Cinta mungkin serumit itu. Dan, aku pun sepakat dengan itu.
*****
Kembali berlari kearahmu memang tak kujadikan begitu berharap. Sebab, aku tahu juang ku dahulu tak berarti apa-apa bagimu.
Aku tak akan memintamu tinggal dan bertahan dengan apa yang kau fikir berakhir, atau belum sama sekali dimulai.
Entahlah. Apa yang salah dariku. Akulah yang terus-terusan memaksa kehendak. Memaksa adanya kamu dalam hidupku.
Bila akhirnya nanti Tuhan memberitahuku bukan dirimu, aku akan tetap berterimakasih padamu. Sebab, telah menghadirkan rasa gelisah ini padaku. Rasa yang tak benar-benar harus kumiliki, tak benar-benar harus kunanti, dan tak akan pernah bisa ku nikmati.

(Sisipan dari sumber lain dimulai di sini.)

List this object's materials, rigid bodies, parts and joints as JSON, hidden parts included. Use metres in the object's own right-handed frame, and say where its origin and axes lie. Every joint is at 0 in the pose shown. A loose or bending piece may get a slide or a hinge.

Terimakasih telah mau bermain dengan rasaku, meski hanya sekedar bayangmu. Dan, maaf bila hari ini serta nanti aku terus saja mencarimu dalam rinduku sendiri.
Tapi jangan khawatir, aku tak akan mengusikmu (lagi).
Aku, perasaanku, rindu, dan harapanku, kami telah melewati ini berkali-kali, dan kami hanya perlu melewatinya sekali lagi.
Aku tak akan pernah menyembunyikan rasa, pun juga pengharapan, dan membiarkan masa begitu saja menggerogoti nya hingga habis dan lenyap.
Tidak, biarlah aku saja. Ini tanggungjawabku, aku yang akan menanggung ini sendiri.
Sebab, akulah yang memulai ini dari awal, hingga aku benar-benar akan mengakhiri.
Mengakhiri yang selalu saja ku anggap 'kita'.